We currently have two types of containers: the base containers, pennsive_amd64 and pennsive_arm64, and the torch-enabled containers, pennsive_amd64_cputorch and pennsive_amd64_gputorch. The two base containers are nearly identical except for their expected chip architecture; the pennsive_arm64 container is for use on Apple Silicon computers, and the pennsive_amd64 version is for use on the cluster. The torch-enabled versions are for use on intel/AMD-architecture machines including our clusters, and we have both a CPU version (for standard queues) and a GPU version (for use on the pennsivegpu queue).

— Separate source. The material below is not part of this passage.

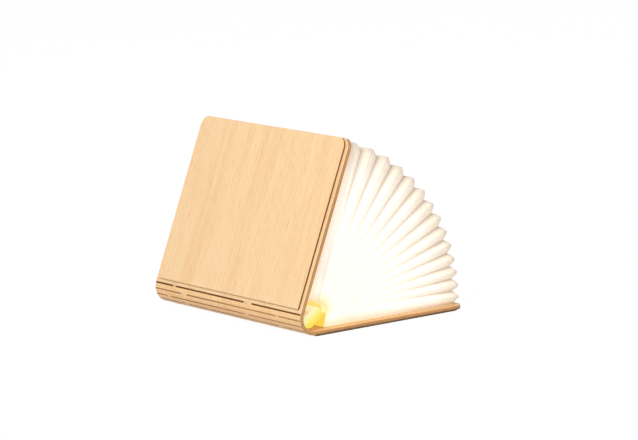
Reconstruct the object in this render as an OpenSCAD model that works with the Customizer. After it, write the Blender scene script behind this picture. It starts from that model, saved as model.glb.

Using the Docker Container on your Mac

As our group is Mac-centric, the following instructions are provided for use on a Apple Silicon-based Apple running Mac OS. However, if we are using a Linux-based laptop (or Windows, untested), we can employ similar commands using the amd64 base container (pennsive_amd64).

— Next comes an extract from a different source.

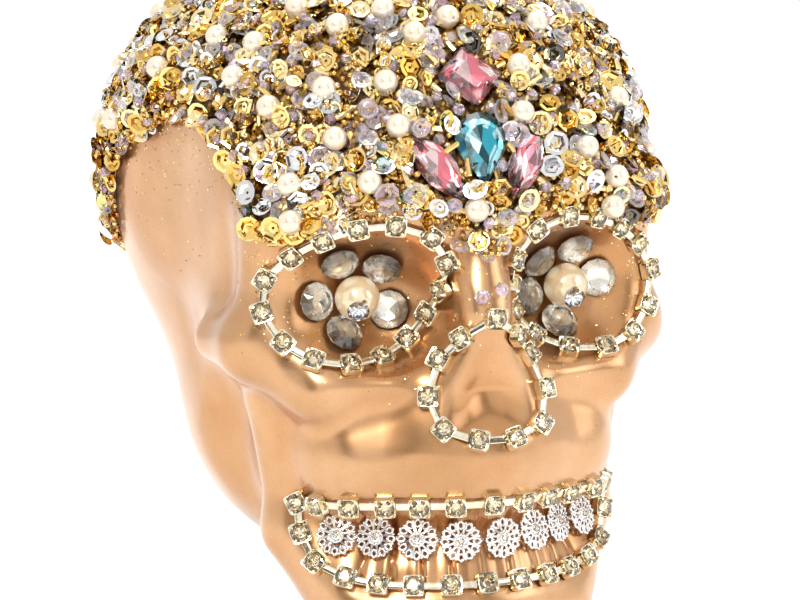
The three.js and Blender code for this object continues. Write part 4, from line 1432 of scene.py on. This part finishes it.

As step zero, we need to install Docker Desktop which is available on the Docker website.

First, to use a container we need to figure out which parts of your laptop’s filesystem you want it to be able to access. By default, this includes very little - so when you run the container and enter into your turn-key environment for image processing… there are no images to process, and there is nowhere to save your output. To fix this, we need to “bind-mount” locations in your computer’s (the host system) to places in the container’s file system. Suppose I want to mount my desktop.

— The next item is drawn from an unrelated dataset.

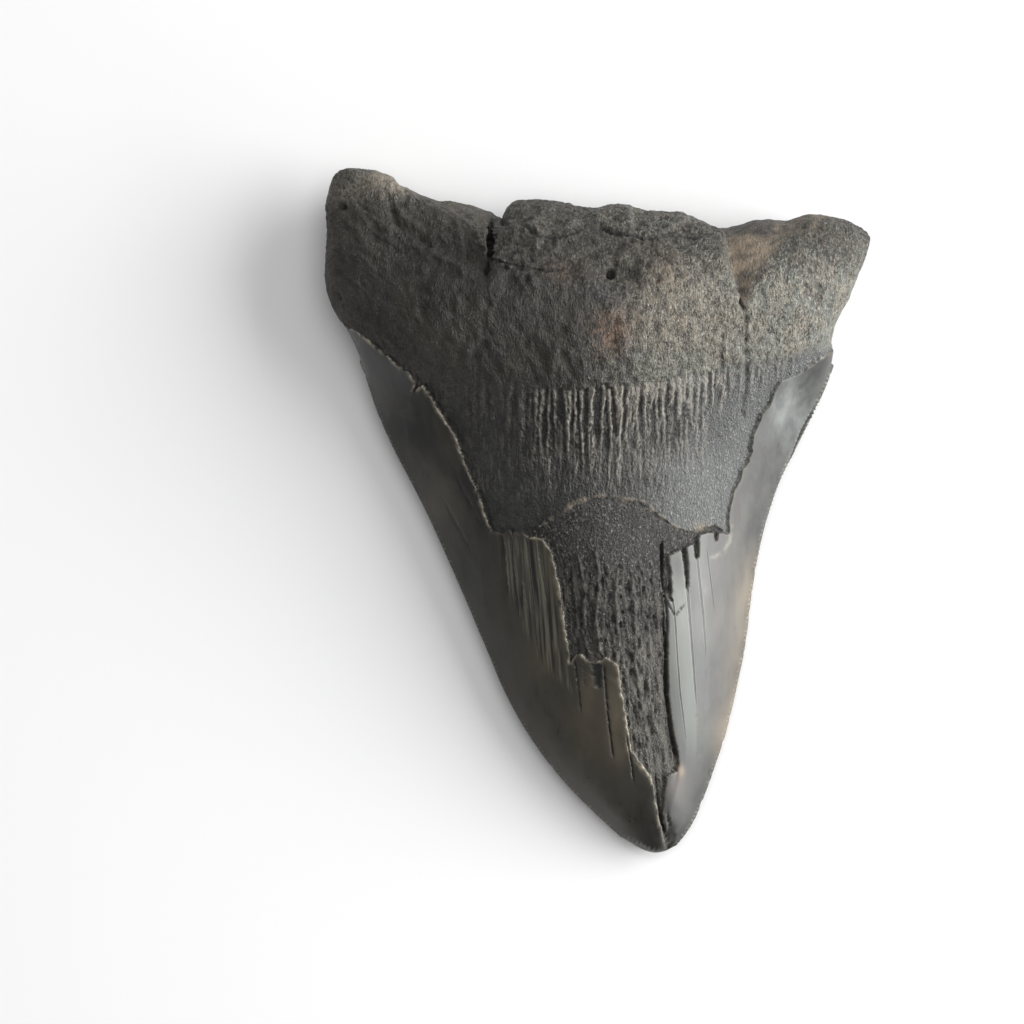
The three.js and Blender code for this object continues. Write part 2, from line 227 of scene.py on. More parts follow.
def from_line(xy, line):
    """Each point's distance from a line of points, and how far along the line it is."""
    line = np.asarray(line, float)
    nearest = np.full(len(xy), np.inf)
    along = np.zeros(len(xy))
    start_length = 0.0
    for a, b in zip(line[:-1], line[1:]):
        span = b - a
        length = math.hypot(*span)
        t = np.clip(((xy - a) @ span) / length**2, 0, 1)
        gap = np.hypot(*(xy - a - t[:, None] * span).T)
        closer = gap < nearest
        nearest[closer] = gap[closer]
        along[closer] = start_length + t[closer] * length
        start_length += length
    return nearest, along


def inside(xy, outline):
    """Distance from a closed outline, positive inside it."""
    outline = np.asarray(outline, float)
    closed = np.vstack([outline, outline[:1]])
    gap = from_line(xy, closed)[0]
    within = np.zeros(len(xy), bool)
    for a, b in zip(closed[:-1], closed[1:]):
        crosses = (a[1] > xy[:, 1]) != (b[1] > xy[:, 1])
        rise = b[1] - a[1] if b[1] != a[1] else 1e-9
        within ^= crosses & (xy[:, 0] < a[0] + (xy[:, 1] - a[1]) * (b[0] - a[0]) / rise)
    return np.where(within, gap, -gap)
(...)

Next, we open a terminal. As we don’t yet have the docker container we need, which is pennsive_arm64, we need to pull it. We can do this with docker pull russellshinohara/pennsive_arm64. Next, we can run our container by simply writing:

docker run -it --rm --platform linux/arm64 \
  --mount type=bind,source="/Users/$USER/Desktop",target=/desktop \
  russellshinohara/pennsive_arm64

This command will run the container and give you a new prompt to do your coding within the container (and using all it’s installed tools). And, you’ll be able to easily access the files on your desktop on the host machine (your laptop), but they won’t be in /Users/$USER/Desktop but rather in /desktop. You can provide multiple –mount arguments to bind several different host machine directories (as is often necessary).

Using the Docker Container on the Cluster

Using the Docker Container on the Cluster in Interactive Mode

To use a container on the cluster, things are about as simple after logging into a compute node.

First, let’s talk about the base image. To use this to conduct image processing, we need to first log into the cluster submit node, takim2. Once we’re there, we can select an appropriate queue for our processing. Unless we’re using deep learning methods, this is usually one of the standard queues. In interactive mode, this involves something like:

bsub -Is -q taki_interactive "bash"

And we need to load Apptainer:

module load apptainer

Then, we can run the container on the compute node with a simple call, and a bind mount:

apptainer shell \
  --bind /project/myproject:/project_folder \
  /project/singularity_images/pennsive_amd64.sif

Et voila! We can access R, etc.

Using the GPU Docker Container on the Cluster

If we want to use or develop deep learning methods, we need access to a GPU. To do this, we can use our GPU queue:

bsub -Is -q pennsivegpu -gpu num=1 bash

And we need to load Apptainer:

module load apptainer

And then, we can run with the –nv flag:

apptainer shell --nv \
  --bind /project/myproject:/project_folder \
  /project/singularity_images/pennsive_amd64_torchgpu.sif

And similarly, now we can run deep learning methods interactively.

Batch Jobs with Containers

Using a container for a batch job is just as easy. We only need to put that apptainer call into the script we run when we submit the job (with bsub) and everything will be wrapped up nicely. However, in batch mode we don’t need an interactive shell to work with; we just need apptainer to run a container. For example, we may want to run a shell script that has a command like:

apptainer exec --nv \
  --bind /home/rshi/testdata/sub-001_T1w.nii.gz:/in/t1.nii.gz \
  --bind /home/rshi/testdata/out:/out \
  /project/singularity_images/hd-bet-0.3.0.sif \
  hd-bet -i /in/t1.nii.gz -o /out/t1_stripped.nii.gz

This will take in a file testdata/sub-001_T1w.nii.gz in my home directory, and run HD-BET on it using Phil Cook’s container. It will then output a masked brain image in /home/rshi/testdata/out.

Troubleshooting Tips

If a problem arises when using a container, the easiest way to approach it is to default back into interactive mode. Often problems involve bind mounted directories where paths become complex. But don’t despair - this is SO much easier than trying to figure out which version of python you need and how to get it installed with the right version of some package you’ve never heard but that’s crucial for the task you need to complete!